An example of this dilemma can be understood with an early experience I am aware of with this exposure. For a Fortune 500 company in Texas with a large concentration of its employees in one location, its consideration of being a non-subscriber (opting out of the Texas workers’ compensation statute) was stymied by what one large insurer estimated as a worker’s compensation PML (possible maximum loss) of $5 billion. Because terrorism cannot be excluded in WC policies, risk concentration is of utmost concern.

This PML estimate itself bears witness to even the largest commercial insurers ability to take this much risk from any one source. And while this insurer was not explicit about how such a large loss could be envisioned, it was obvious to me that terrorism was the scenario that spooked them most. Needless to say, this company opted not to come out from under the exclusive remedy protection of the Texas WC statute and avoided the potential destruction of the company in a worst case scenario event.

What does this Federal reinsurance mechanism provide in the event of an insurable event? In its current form, the mechanism will respond only if the following criteria are met:

  • An individual loss must result in at least $5 million
  • The event must be a certified act of terrorism by the U.S. Treasury
  • Aggregate industry losses from an event must exceed $100 million

With these criteria met, the act provides for risk sharing once aggregate insured losses exceed $100 million but requires an insurer absorb another 20 percent based on prior year premiums. Above this level of risk assumption, the U.S. Treasury pays 85 percent of each loss dollar and the insurer 15 percent up to a maximum limit of $100 billion. While a truly catastrophic risk transfer mechanism, TRIA has been effective in allowing insurers to take more terrorism risk and for risk managers to find coverage where none would have been available without otherwise.

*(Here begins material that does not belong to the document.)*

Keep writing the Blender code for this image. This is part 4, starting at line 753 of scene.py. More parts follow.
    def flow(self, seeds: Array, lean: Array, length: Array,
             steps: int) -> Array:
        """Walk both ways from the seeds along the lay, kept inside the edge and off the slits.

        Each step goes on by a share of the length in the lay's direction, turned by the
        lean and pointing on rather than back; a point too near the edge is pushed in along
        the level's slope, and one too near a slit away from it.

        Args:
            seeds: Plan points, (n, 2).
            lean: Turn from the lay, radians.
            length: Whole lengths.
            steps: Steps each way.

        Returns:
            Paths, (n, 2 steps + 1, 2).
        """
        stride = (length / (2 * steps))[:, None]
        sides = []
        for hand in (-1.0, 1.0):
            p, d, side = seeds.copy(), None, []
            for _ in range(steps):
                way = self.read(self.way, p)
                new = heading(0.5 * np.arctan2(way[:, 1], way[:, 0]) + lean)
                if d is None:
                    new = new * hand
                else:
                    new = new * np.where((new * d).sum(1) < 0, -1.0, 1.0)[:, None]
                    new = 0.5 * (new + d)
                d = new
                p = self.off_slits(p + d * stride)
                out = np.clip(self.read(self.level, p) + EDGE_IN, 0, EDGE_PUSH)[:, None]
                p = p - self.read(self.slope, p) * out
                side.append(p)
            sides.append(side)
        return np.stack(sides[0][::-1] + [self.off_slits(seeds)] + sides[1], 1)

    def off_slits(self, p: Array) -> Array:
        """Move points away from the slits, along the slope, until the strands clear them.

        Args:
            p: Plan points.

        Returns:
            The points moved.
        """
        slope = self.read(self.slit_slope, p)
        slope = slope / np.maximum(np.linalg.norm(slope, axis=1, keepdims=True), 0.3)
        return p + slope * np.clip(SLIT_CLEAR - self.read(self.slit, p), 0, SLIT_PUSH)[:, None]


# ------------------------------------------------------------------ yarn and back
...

So while TRIA was renewed in 2005 for two years and again in 2007 for seven additional years, it now expires in its present form on December 31, 2014. Each time adjustments were made to the law usually in favor of more risk shifting away from the U.S. Treasury and toward the insurers. Hearings are now taking place with testimony from risk managers, insurers, brokers and other interested parties offering a consistent refrain that this Federal reinsurance mechanism should continue if not become a permanent source of risk financing that enables the broader industry of insurers, self-insurers and even hybrid insurers like captives to take risks that remain highly unpredictable but which all have a sure sense that this exposure is not going away. In fact, most believe terrorism risk in the United States, is growing in both potential frequency and severity.

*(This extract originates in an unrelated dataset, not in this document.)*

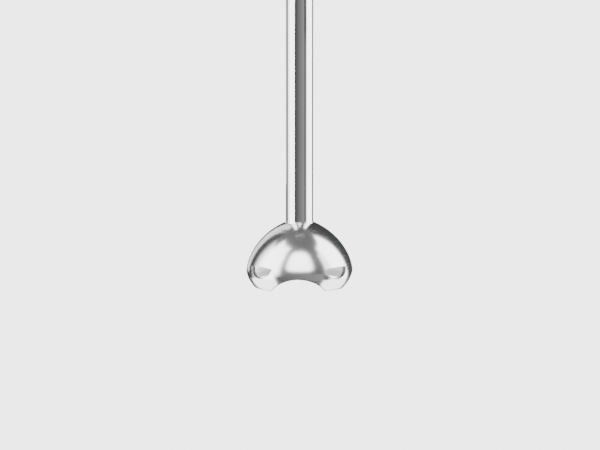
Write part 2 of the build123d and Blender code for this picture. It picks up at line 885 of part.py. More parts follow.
with BuildPart() as cord_clamp:
    with Locations((0, 10.6, 377.6)):
        Box(18.0, 5.6, 2.8)
        with Locations((6.5, 0, 0), (-6.5, 0, 0)):
            Cylinder(1.1, 6, mode=Mode.SUBTRACT)
save(cord_clamp, "cord_clamp")

with BuildPart() as clamp_screws:
    with BuildSketch(Plane.XY.offset(374.8)):
        with Locations((6.5, 10.6), (-6.5, 10.6)):
            Circle(1.1)
    extrude(amount=9.2)
    with BuildSketch(Plane.XY.offset(374.6)):
        with Locations((6.5, 10.6), (-6.5, 10.6)):
            Circle(2.1)
    extrude(amount=1.6)
save(clamp_screws, "clamp_screws")

with BuildPart() as speed_ring:
    ring_outline = outline(
        (post_radius + running, dial_bottom),
        (dial_radius - 0.8, dial_bottom),
        (dial_radius, dial_bottom + 0.8),
        (dial_radius, dial_top - 0.8),
        (dial_radius - 0.8, dial_top),
        (post_radius + running, dial_top),
    )
    revolve(ring_outline, axis=Axis.Z)
    with Locations((0, 0, 395.6)):
        with PolarLocations(dial_radius + 0.2, 40):
            Cylinder(0.75, 5.6, mode=Mode.SUBTRACT)
save(speed_ring, "speed_ring")

with BuildPart() as top_cap:
    with BuildSketch(Plane.XZ):
        with BuildLine():
            Line((6.4, 405.0), (23.6, 405.0))
            ThreePointArc((23.6, 405.0), (22.6, 407.2), (19.0, 408.6))
            Line((19.0, 408.6), (6.4, 409.6))
            Line((6.4, 409.6), (6.4, 405.0))
        make_face()
    revolve(axis=Axis.Z)
save(top_cap, "top_cap")

with BuildPart() as cord_gland:
    gland_outline = outline(
        (gland_bore, 399.0),
        (8.0, 399.0),
        (8.0, 402.0),
        (6.4, 403.0),
        (6.4, 410.4),
        (5.4, gland_top),
        (gland_bore, gland_top),
    )
    revolve(gland_outline, axis=Axis.Z)
save(cord_gland, "cord_gland")
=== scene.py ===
"""The look of a hand-held immersion blender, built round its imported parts. Lengths are metres."""

import json
import logging
import math
from dataclasses import dataclass
from enum import Enum

import bpy
import numpy as np
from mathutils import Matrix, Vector

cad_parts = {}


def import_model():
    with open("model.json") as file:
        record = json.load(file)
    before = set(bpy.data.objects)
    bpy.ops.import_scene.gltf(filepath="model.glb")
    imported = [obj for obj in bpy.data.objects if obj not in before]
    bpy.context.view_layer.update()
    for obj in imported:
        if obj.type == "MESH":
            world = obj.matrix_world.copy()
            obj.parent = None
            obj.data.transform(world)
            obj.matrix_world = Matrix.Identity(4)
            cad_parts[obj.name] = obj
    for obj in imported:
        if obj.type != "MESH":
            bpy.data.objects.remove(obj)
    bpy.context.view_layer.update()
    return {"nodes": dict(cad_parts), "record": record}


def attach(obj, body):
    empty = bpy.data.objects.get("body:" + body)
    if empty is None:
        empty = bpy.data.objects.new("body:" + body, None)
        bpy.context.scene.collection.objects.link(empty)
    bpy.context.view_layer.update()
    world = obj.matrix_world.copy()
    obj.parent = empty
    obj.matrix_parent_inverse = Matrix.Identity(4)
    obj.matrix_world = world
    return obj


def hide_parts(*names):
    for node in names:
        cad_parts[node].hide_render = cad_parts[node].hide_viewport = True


log = logging.getLogger("immersion_blender")
MM = 0.001


# ------------------------------------------------------------------------------------ finishes
class Grain(Enum):
    """How the fine texture of a finish runs."""

    NONE = "none"
    PEBBLE = "pebble"
    ROUND_BRUSH = "round_brush"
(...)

Among the real world issues affecting risk managers now are the regular need for terrorism insurance to secure debt and the selective non-renewal of some WC policies by certain insurers. Insurers are uncomfortable with concentration risk offered by some insureds and their uncertainty exacerbated by the on-going debate about whether or not to extend or make TRIA permanent, brings increasing uncertainty to the insurance renewal process. Unfortunately, the acceptable risk financing alternatives available to affected companies are few and far between. The good news, at this writing, the prognosticators are leaning toward the likely extension of this mechanism, at least in some form that may mitigate the hardening some are already seeing upon recent renewals.